Publicado el 15 de Octubre de 2016, Sábado Lourdes Paredes Cuellas
Cultura - No hace falta añadir ingredientes a la receta. Cojamos cualquier animal, reventémoslo de piedad y buenos alimentos y azucemos los egos respectivos con palabras de alabanza. Hacia el palacio de la sabiduría, por el camino de baldas amarillas, los pinches serán un león de hojalata y un hombre cobarde, y la niña a la que guiaremos al centro de la madriguera llegará siempre tarde a su fiesta de cumpleaños. A cambio, el sabor del plato ofertado rellenará su estómago y el del mamífero que la apadrina, cayendo a través de agujeros con siglos de antigüedad. Ahora sí, ya podemos decidir si el menú es definitivamente comestible, solo falta dilucidar si por nosotros o por las ratas de abajo.
El devorar lleva consigo cierta discriminación. Le hincamos el diente al más abultado celacanto, más por su condición de fósil viviente que por avivar nuestra parte más esnob, y relegamos al igualmente suculento vivíparo a un lugar menor, oscurecido por el olvido como las respuestas que pronunciamos sin escuchar las preguntas, de ahí que todo a veces nos resulte tan extraño. Presumiremos después, mañana o el día después de pasado mañana, cuando despertemos en otra cama que es la misma de siempre y olisqueemos en la piel las babas de alguien a quien no queremos conocer jamás. Como resultado obtendremos el más resalado resaltado que podamos resolver, así no habremos de preocuparnos por qué dirán, sin artículo ni preposición, porque dirían lo que digan los que dicen que no diremos nada nunca más. Donde digo decid, cuando digás diré. Diretes y sí señores. No, que los pares ya no son nones. Quizás, por los siglos de sinsabores. Suma, sigue y resta.
A merced de la tempestad la falúa transporta las cabezas de ganado que trabaron amistad con las criaturas marinas. Solo son eso y no lo que parecen, simples trampantojos dispuestos con la picardía suficiente para hacer nuestras tragaderas mucho más amplias. Y lo que nos quede por engullir. Suenan las sirenas del puerto, las nubes se ciernen implacables y todo vuelve a su lugar de partida, a la eternidad de la que nunca debió salir. El gancho para continuar no es solo el viento fresco del norte, sino también la promesa de otro sur al que es tan difícil llegar como perderse en su iridiscencia. Otra cualidad que admirar en ciertos reptiles que nos contemplan, indolentes al último sol nocturno, transpirando aire mugriento y devolviendo fluidos a la atmósfera. En su autonomía adquieren un aura de permanencia, de ley universal que sobrevivirá a cualquier bien o mal que podamos causarles. Merodeos que no van a ninguna parte, menudeos que no giran hacia ningún arte, mercadeos que no alcanzan ningún descarte. Raro es que las víctimas sigan sin quejarse.

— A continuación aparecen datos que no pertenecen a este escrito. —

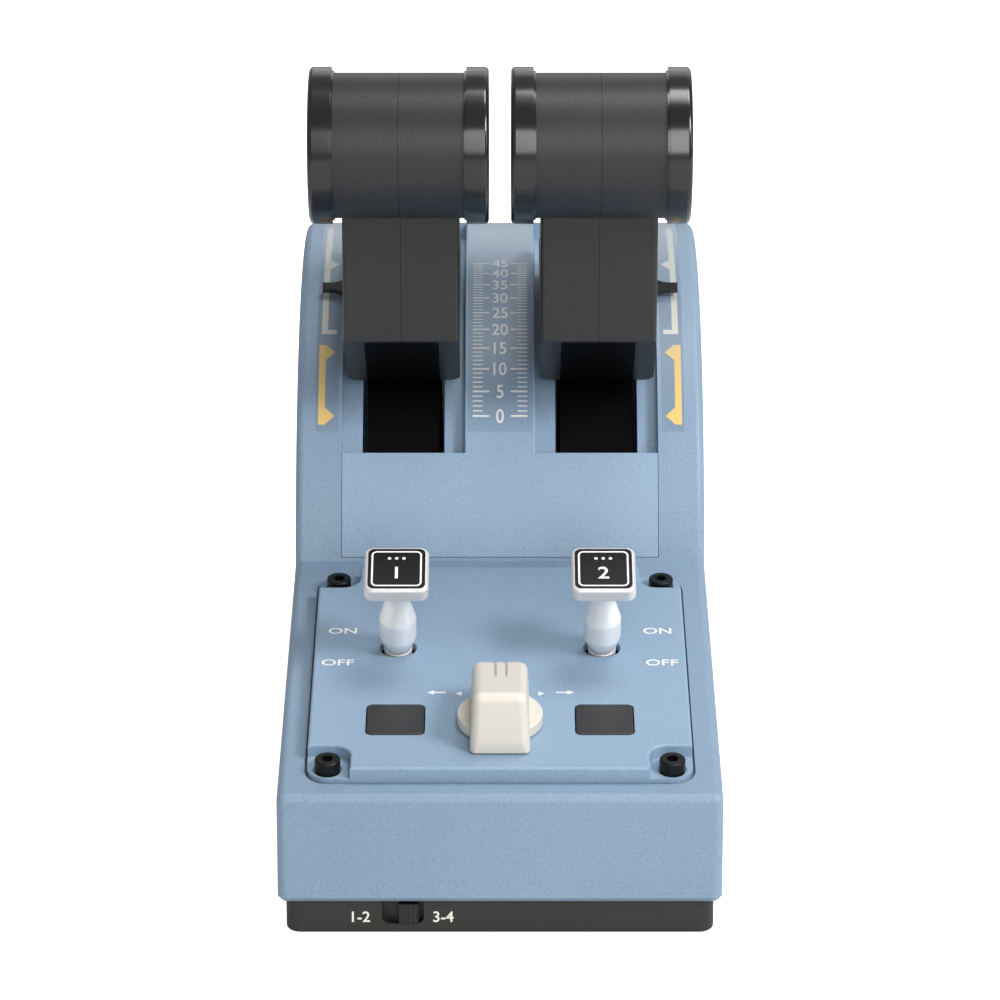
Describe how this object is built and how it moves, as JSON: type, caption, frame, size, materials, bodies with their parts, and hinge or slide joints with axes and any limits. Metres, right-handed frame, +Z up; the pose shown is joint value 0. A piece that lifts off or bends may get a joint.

Son los organismos autótrofos los que gobiernan el mundo. Los que una vez oxidada la rueca hacen que la aguja siga girando, cosiendo los puntos que sellan nuestros labios con mejunjes casi olvidados por la memoria de las bisabuelas. Es preciso bucear en el mar de los tiempos para descubrir que aún nos queda tanto por descubrir, y el océano en el que podemos zambullirnos sin hacerlo del todo tan inquietante y profundo que pasarán millares de estrellas fugaces ante nuestros ojos sin que aún hayamos siquiera olido la brisa marina. Nos quedamos en la superficie, como hacemos con todas las cosas que no alcanzamos a entender. Será la condición humana, o la confusión mundana, o la contradicción hermana, todas emparentadas en un único amasijo, mortal de necesidad. Para que nadie se sienta discriminado.
Remontamos el río (¿o era el mar?) para encontrarnos en el mismo punto de partida. En el decurso de las últimas horas no hemos salido del laberinto, para no variar el tino. Algún problema habrá, puede decirse bien alto. Alguna alternativa encontraremos, debe proclamarse bien claro. A las faldas de un dios rubicundo, airado y farsante, venteamos las impudicias y le gritamos al mundo que todos estamos al borde del vacío, dudando entre saltar para hacernos grandes o sentarnos para hacernos fuertes, pero que en cualquier momento podemos toparnos de bruces con la certeza que nos acosa desde la mocedad: en un entorno tan viciado, con las posibilidades cerrándose en torno a una sola, cualquier cosa es posible. Incluso que no suceda nada en absoluto.